The key thing about Usenet and email is that the first-class entity
was the individual message - on web forums, the first-class entity is
the thread. On Usenet or email, a "thread" is something strung
together on the fly from the surviving References: headers of whatever
messages have made it as far as you. (This is why Gmane is a bit weird
to use as a forum, even on a mailing list with no messages getting
lost.)
Trees work in places like Reddit or LessWrong, and to some degree on
Slashdot - though the latter lacks the ability to collapse a fruitless
tree in the interface.
Some ramblings on Usenet vs web forums:
http://reddragdiva.dreamwidth.org/566555.html
On 9 June 2014 07:42, Federico Leva (Nemo) <nemowiki(a)gmail.com> wrote:
I see traditional email and newsgroup clients missing
a bit from Krinkle's
list. Subthreading works perfectly fine in Thunderbird (but even in Outlook
Express!).
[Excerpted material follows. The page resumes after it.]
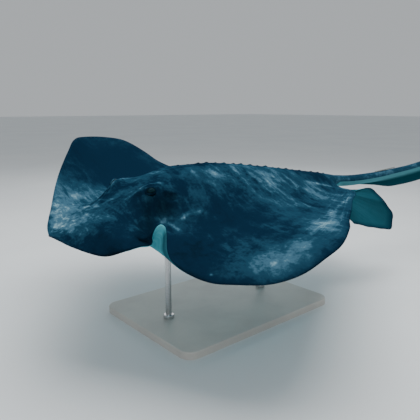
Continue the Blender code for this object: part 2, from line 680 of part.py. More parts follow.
def make_pelvic_fin(name, side, tips, collection):
    """A fan of skin from the root of the tail out to the tips of its rays, thinner at its fringed edge."""
    tip_path = smooth_path(tips)
    front, rear = (np.asarray(point) for point in PELVIC_ROOT)
    bm = bmesh.new()
    bmesh.ops.create_grid(bm, x_segments=PELVIC_RAYS, y_segments=PELVIC_STEPS, size=1)
    weights = []
    for vert in bm.verts:
        ray = (vert.co.x + 1) / 2
        out = (vert.co.y + 1) / 2
        root = front + (rear - front) * ray
        tip = along(tip_path, ray)
        fringe = 1 - PELVIC_FRINGE * (.5 - .5 * math.cos(ray * PELVIC_RAYS * math.pi)) * out
        point = root + (tip - root) * out * fringe
        bow = PELVIC_BOW * math.sin(math.pi * out) * math.sin(math.pi * ray)
        sag = PELVIC_SAG * math.sin(math.pi * out) * ray ** 3
        vert.co = to_world((side * (point[1] + bow), point[0], point[2] - sag))
        weights.append(1 - (1 - PELVIC_EDGE) * out ** 2)
    bmesh.ops.triangulate(bm, faces=bm.faces)
    fin = new_object(name, bm, collection)
    group = fin.vertex_groups.new(name="thickness")
    for index, weight in enumerate(weights):
        group.add([index], weight, "REPLACE")
    solid = fin.modifiers.new("thickness", "SOLIDIFY")
    solid.thickness = PELVIC_THICK
    solid.offset = 0
    solid.vertex_group = "thickness"
    apply_modifiers(fin)
    return fin


def make_eye(name, side, collection, radius=EYE_RADIUS):
    """An eyeball, or the slightly larger hollow that it sits in."""
    bm = bmesh.new()
    centre = to_world((side * EYE_CENTRE[0], EYE_CENTRE[1], EYE_CENTRE[2]))
    outward = Vector((side * EYE_OUTWARD[0], EYE_OUTWARD[1], EYE_OUTWARD[2]))
    matrix = Matrix.Translation(centre) @ outward.to_track_quat("Z", "Y").to_matrix().to_4x4()
    bmesh.ops.create_uvsphere(bm, u_segments=16, v_segments=10, radius=radius, matrix=matrix)
    return new_object(name, bm, collection)


def make_base(collection):
    """The flat base with rounded corners and softened edges."""
    bm = bmesh.new()
    bmesh.ops.create_cube(bm, size=1, matrix=Matrix.Diagonal((*BASE_SIZE, 1)))
    bmesh.ops.translate(bm, verts=bm.verts, vec=(0, 0, BASE_SIZE[2] / 2))
    upright = [edge for edge in bm.edges if abs(edge.verts[0].co.z - edge.verts[1].co.z) > BASE_SIZE[2] / 2]
    bmesh.ops.bevel(bm, geom=upright, offset=BASE_ROUND, segments=BASE_ROUND_STEPS, profile=.5,
                    affect="EDGES")
    rim = [edge for edge in bm.edges if min(vert.co.z for vert in edge.verts) > BASE_SIZE[2] - 1e-5
           and len(edge.link_faces) == 2 and edge.calc_face_angle(0) > 1]
    bmesh.ops.bevel(bm, geom=rim, offset=BASE_BEVEL, segments=BASE_BEVEL_STEPS, profile=.5, affect="EDGES")
    return new_object("stand_base", bm, collection)


def rod_mesh(name, s, low, high, radius, collection):
    """An upright round rod on the midline."""
    bm = bmesh.new()
    move = Matrix.Translation((0, SNOUT_Y + s, (low + high) / 2))
    bmesh.ops.create_cone(bm, cap_ends=True, segments=ROD_SIDES, radius1=radius, radius2=radius,
                          depth=high - low, matrix=move)
    return new_object(name, bm, collection)


def make_material(name, colour, roughness, metallic=0):
    """A plain finish."""
    material = bpy.data.materials.new(name)
    material.use_nodes = True
    shader = material.node_tree.nodes["Principled BSDF"]
    shader.inputs["Base Color"].default_value = (*colour, 1)
    shader.inputs["Roughness"].default_value = roughness
    shader.inputs["Metallic"].default_value = metallic
    return material


def new_collection(name):
    """A collection linked to the scene."""
    collection = bpy.data.collections.new(name)
    bpy.context.scene.collection.children.link(collection)
    return collection


def name_piece(obj, name):
    """Give an object and its mesh the name of its part."""
    obj.name = name
    obj.data.name = name


def make_body(model, raised, hollow, walls):
    """The disc and head as one skin with its details, parted into head, trunk and the two great fins."""
    body = tube_from_rings("body", body_rings(RINGS, SPOKES), model, SNOUT_TIP)
    find = skin_finder(body)
    add_head_forms(find, raised, hollow)
    add_tubercles(find, raised)
    combine(body, "UNION", raised)
    for name, s in ROD_S.items():
        foot, _ = find(0, s, from_above=False)
        rod_mesh("rod_hole", s, foot.z - .05, foot.z + ROD_SUNK + GAP, ROD_RADIUS + GAP, hollow)
        rod_mesh(name, s, BASE_SIZE[2] + GAP, foot.z + ROD_SUNK, ROD_RADIUS, model)
    combine(body, "DIFFERENCE", hollow)
    keep_largest(body)
    for side in (1, -1):
        thin_wall("wing_root", [(s, side * x) for s, x in WING_ROOT], walls)
    combine(body, "DIFFERENCE", walls)
    parts = split_up(body, 3, model)
    parts.sort(key=lambda part: middle_of(part).x)
    name_piece(parts[0], "pectoral_fin_right")
    name_piece(parts[2], "pectoral_fin_left")
    thin_wall("nape", [(NAPE_S, -.5), (NAPE_S, 0), (NAPE_S, .5)], walls)
    combine(parts[1], "DIFFERENCE", walls)
    halves = split_up(parts[1], 2, model)
    halves.sort(key=lambda part: middle_of(part).y)
    name_piece(halves[0], "head")
    name_piece(halves[1], "trunk")


def make_fins(model, walls):
    """The pelvic fins, cut clear of the body and of the tail that they grow from."""
    for name, side, tips in (("pelvic_fin_left", 1, PELVIC_LEFT), ("pelvic_fin_right", -1, PELVIC_RIGHT)):
        fin = make_pelvic_fin(name, side, tips, model)
        tube_from_rings("body_with_gap", body_rings(RINGS, SPOKES, GAP), walls, SNOUT_TIP)
        combine(fin, "DIFFERENCE", walls)
        keep_largest(fin)


def main():
    """Build every part of the model."""
    for obj in list(bpy.data.objects):
        bpy.data.objects.remove(obj)
    model = new_collection("stingray")
    raised = new_collection("raised_forms")
    hollow = new_collection("hollows")
    walls = new_collection("walls")
    make_body(model, raised, hollow, walls)
    make_fins(model, walls)
    make_tail(model)
    make_tail_fold(model)
    make_sting(model)
    make_eye("eye_left", 1, model)
    make_eye("eye_right", -1, model)
    make_base(model)
    skin = make_material("slate_skin", (.035, .075, .11), .45)
    eye = make_material("dark_eye", (.01, .01, .012), .12)
    bone = make_material("sting_bone", (.45, .42, .34), .4)
    painted = make_material("pale_base", (.55, .53, .49), .5)
    steel = make_material("steel", (.55, .56, .57), .25, 1)
    for obj in model.objects:
        finish = skin
        if obj.name.startswith("eye"):
            finish = eye
        elif obj.name == "sting":
            finish = bone
        elif obj.name == "stand_base":
            finish = painted
        elif obj.name.startswith("stand"):
            finish = steel
        obj.data.materials.clear()
        obj.data.materials.append(finish)


main()
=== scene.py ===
# %% [markdown]
# # A stingray over a display stand
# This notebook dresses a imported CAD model: a southern stingray, life-size and still, with one wing raised
# and its front margin rolled up. The solids are plain and parted by thin gaps. Real skin runs on without
# a seam, so one fine skin takes the place of all the flesh, and the eyes, the sting and the stand get
# finer pieces of their own. Everything is in metres, and +Z is up.

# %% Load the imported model
import json
import math
import random

import bpy
import numpy as np
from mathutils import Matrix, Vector
from mathutils.kdtree import KDTree

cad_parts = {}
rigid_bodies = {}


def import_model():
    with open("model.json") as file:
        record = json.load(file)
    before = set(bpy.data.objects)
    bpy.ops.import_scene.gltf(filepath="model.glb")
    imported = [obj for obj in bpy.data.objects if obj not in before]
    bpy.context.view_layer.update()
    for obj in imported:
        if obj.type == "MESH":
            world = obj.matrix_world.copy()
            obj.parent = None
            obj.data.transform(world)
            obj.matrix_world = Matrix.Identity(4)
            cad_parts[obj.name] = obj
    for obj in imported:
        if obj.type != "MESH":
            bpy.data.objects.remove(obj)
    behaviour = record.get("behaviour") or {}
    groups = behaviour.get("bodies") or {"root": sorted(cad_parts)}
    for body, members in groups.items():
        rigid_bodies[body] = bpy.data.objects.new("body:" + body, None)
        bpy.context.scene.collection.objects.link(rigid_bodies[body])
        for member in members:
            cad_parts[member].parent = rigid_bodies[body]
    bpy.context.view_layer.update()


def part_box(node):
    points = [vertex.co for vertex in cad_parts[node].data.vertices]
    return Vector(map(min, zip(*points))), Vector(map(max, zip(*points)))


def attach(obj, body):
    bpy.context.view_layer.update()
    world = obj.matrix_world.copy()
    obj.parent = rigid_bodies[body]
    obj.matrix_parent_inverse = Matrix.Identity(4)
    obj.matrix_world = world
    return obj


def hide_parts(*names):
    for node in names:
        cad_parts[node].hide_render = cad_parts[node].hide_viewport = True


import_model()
bpy.ops.object.select_all(action="DESELECT")

# %% [markdown]
# ## Camera, floor and light
# The picture is taken from in front of the animal's left side, a little above its back. The lens is
# the one whose view fits the animal's outline. The floor is plain and pale, and three large soft lamps
# stand for a studio's: one above, one beside the camera and one behind for the rim of the wings.

# %% Camera
CAMERA_PLACE = (.918, -.821, .5315)
CAMERA_TURN = (78, 0, 49.4)
LENS = 41.14

bpy.ops.object.camera_add(location=CAMERA_PLACE, rotation=[math.radians(angle) for angle in CAMERA_TURN])
camera = bpy.context.object
camera.data.lens = LENS
bpy.context.scene.camera = camera
print("camera lens:", camera.data.lens)

# %% Floor
FLOOR_SIZE = 60

bpy.ops.mesh.primitive_plane_add(size=FLOOR_SIZE)
floor = bpy.context.object
floor.name = "floor"
print("floor:", FLOOR_SIZE, "m wide")

# %% Lamps and sky
# Each lamp's name, place, size and power
LAMPS = [("lamp_above", (-.1, .2, 2.4), 2.0, 62), ("lamp_front", (1.9, -1.6, 1.5), 1.8, 12),
         ("lamp_behind", (-1.8, 1.6, 1.7), 1.6, 14)]
AIM = Vector((0, 0, .3))
SKY_COLOUR = (.78, .82, .85)
SKY_STRENGTH = .60

for name, place, size, power in LAMPS:
    aim = (AIM - Vector(place)).to_track_quat("-Z", "Y").to_euler()
    bpy.ops.object.light_add(type="AREA", location=place, rotation=aim)
    lamp = bpy.context.object
    lamp.name = name
    lamp.data.size = size
    lamp.data.energy = power
sky = bpy.data.worlds.new("studio")
sky.use_nodes = True
background = sky.node_tree.nodes["Background"]
background.inputs["Color"].default_value = (*SKY_COLOUR, 1)
background.inputs["Strength"].default_value = SKY_STRENGTH
bpy.context.scene.world = sky
print("lamps:", len(LAMPS))

# %% [markdown]
# ## The curves that shape the animal
# A ray is a thin fin all round with a body that swells out of its middle. Drawing it takes few curves:
# the margin from snout to tail on each side, the ribs that run from the midline to the margin, and the
# height of back and belly. The solids were made from the same curves, so the fine skin lies on them.
# Points of the animal are (x, s, h): x to its left, s back from the snout tip and h above it. The origin
# of the scene is under the middle of the stand, so the snout tip gets a place over it.

# %% Place over the stand
SNOUT_Y = -.46
SNOUT_Z = .28
# The very tip, as a point of the animal
SNOUT_TIP = (0, -.001, -.001)


def to_world(points):
    """Places over the stand of points of the animal."""
    return points + np.array([0, SNOUT_Y, SNOUT_Z])


def to_animal(places):
    """Points of the animal of places over the stand."""
    return places - np.array([0, SNOUT_Y, SNOUT_Z])


print("snout tip:", to_world(np.array(SNOUT_TIP)))

# %% [markdown]
# The margin of the disc runs from the snout round each wing to the tail. The left one dips and is rolled
# up beside the head, and the right one climbs, as that wing is raised. The ribs leave the midline at
# places of their own, lie flat near it and rise more steeply towards the margin.

# %% Margin and ribs
# The animal's left and right
SIDES = (1, -1)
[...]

Indenting is the one characteristic found in all wiki
conversations: subthreading can't be discarded based on gut feelings.
In my experience shepherding thousands of it.wiki conversations (mostly on
their own subpages), the biggest issue are offtopic and personal tangents,
hence the most important technical feature in wikitext is that I'm able to
easily tell apart, link and move subthreads.